Inaccessible even today except by water, the Fire Island community was one of America’s first gay beach towns.

It's the subject of an exhibition called "Safe/Haven: Gay Life in 1950s Cherry Grove," which opened last Friday at the New-York Historical Society's outdoor yard. It runs through Oct. 11. Admission is free but timed, with tickets available online.

"When you get on the ferry, and the ferry gets just past the Sayville channel, and the throttle opens up on the ferry, and you’re in the Great South Bay, and you are leaving America, it is just this incredible opportunity to just feel the weight of the world wash behind you," State Assemb. Deborah J. Glick of Manhattan, who first visited Fire Island in 1972, said Friday at the exhibition’s opening reception.

Through 70 photographs, plus images of news articles, ads, tickets, a menu, cards, and party favors and invitations, the exhibition tells the story of this tiny community in a tiny hamlet on the barrier island south of Long Island.

One of the curators, Susan Kravitz, 77, of Roslyn Heights, said she hopes the exhibition shows how despite those oppressive and dangerous times for gay people, life at Cherry Grove offered "unleashed joy and playfulness," even before the history-changing riots in 1969 at the Stonewall Inn augured in the modern gay-rights movement.

"You’ll see that people in these photographs were joyous. They were having a great time. They were happy. You could feel the laughter that was going on," said Kravitz, a seasonal renter who first went there in 1979.

Depicted are the ferries and water taxis that would shuttle Grovers in and out; the campy, outdoor, themed parties ("Baby Party," "Hat Party," Diaper Party," "Animal Party"); the uninhibited sexuality expressed despite the risk of police raids; the cabaret, theater and film people, and actors, artists and poets such as W.H. Auden who found their way to Cherry Grove; even people just relaxing on the beach.

But it wasn’t a completely safe haven.

The 1950s were a time when nearly everything about homosexuality and nontraditional expressions of gender were illegal: bars could lose their licenses for allowing gays to gather, sodomy was punishable by jail or fines, as was failing to wear a sufficient amount of clothing corresponding to traditional gender norms.

So, the exhibition says, as long-standing locals and families from the mainland sought to "reclaim" the area — there was nude sunbathing and cruising — the Suffolk County Police Department and other cops would routinely conduct raids, handcuffing arrestees to telephone poles before ferrying them to jail. Reports of the arrests — complete with names, addresses and employers — would be printed in the local newspapers, including in Newsday and The Suffolk Times.
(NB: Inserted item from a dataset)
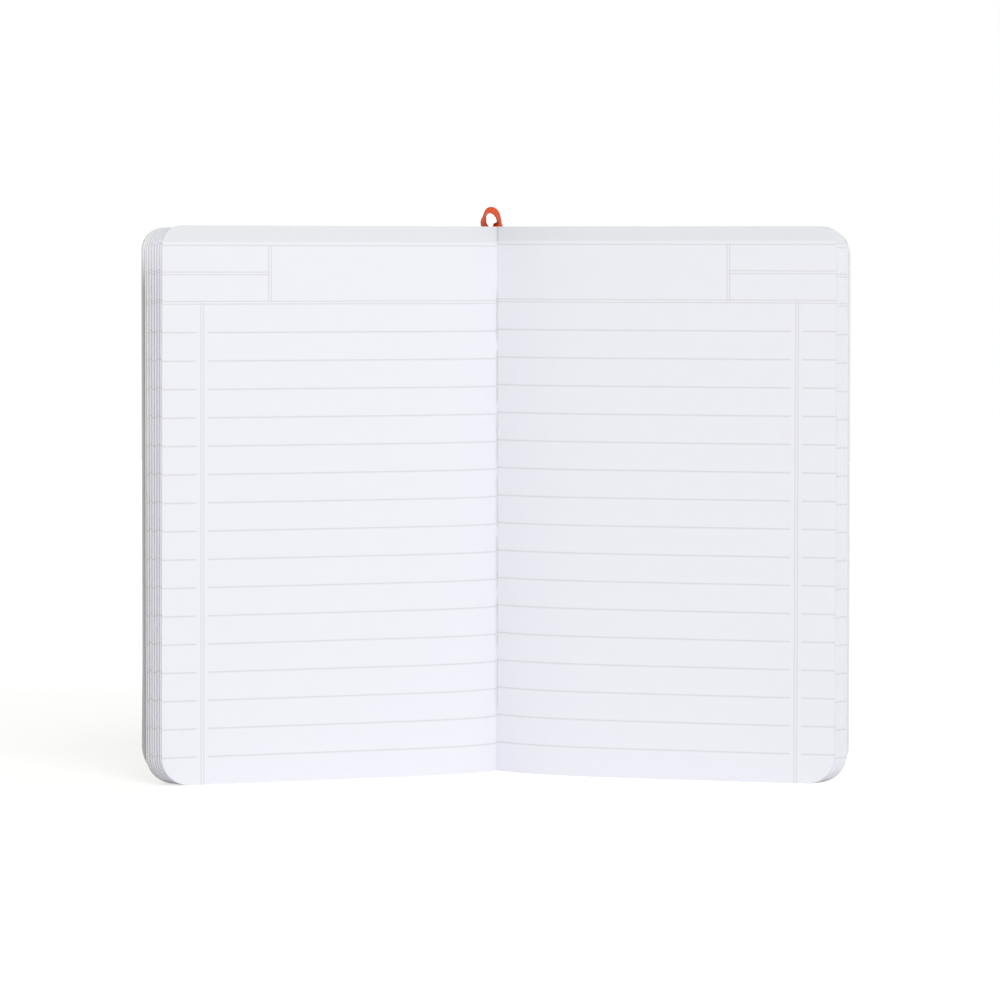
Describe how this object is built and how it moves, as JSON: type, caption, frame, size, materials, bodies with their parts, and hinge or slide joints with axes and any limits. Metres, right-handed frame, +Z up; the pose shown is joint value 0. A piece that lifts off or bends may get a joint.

One article on display at the exhibition reports the arrest, and guilty plea hours later, of a 29-year-old man for "conduct offensive to public health and decency." He was to be jailed in Riverhead for 180 days.

Police did little to stop drunken teens from the mainland who would go across the bay to harass and beat up Grovers, according to the exhibition.

Before it was a gay mecca, Cherry Grove was frequented by a small community of Long Islanders from the Sayville-Patchogue area who came to go fishing or spend summertime with their kids. Still, there were also gay Grovers, as they came to be known, particularly theater people who were among the first set to venture there from New York City.

After the Great New England Hurricane of 1938 swept in, which the National Weather Service calls "one of the most destructive and powerful hurricanes in recorded history," with Long Island in its path, Cherry Grove began to transition.

Wrote Esther Newton, author of 1993’s "Cherry Grove, Fire Island: Sixty Years in America’s First Gay and Lesbian Town": "Cherry Grove, a place few others wanted, was where gay men and women began building their summer capital."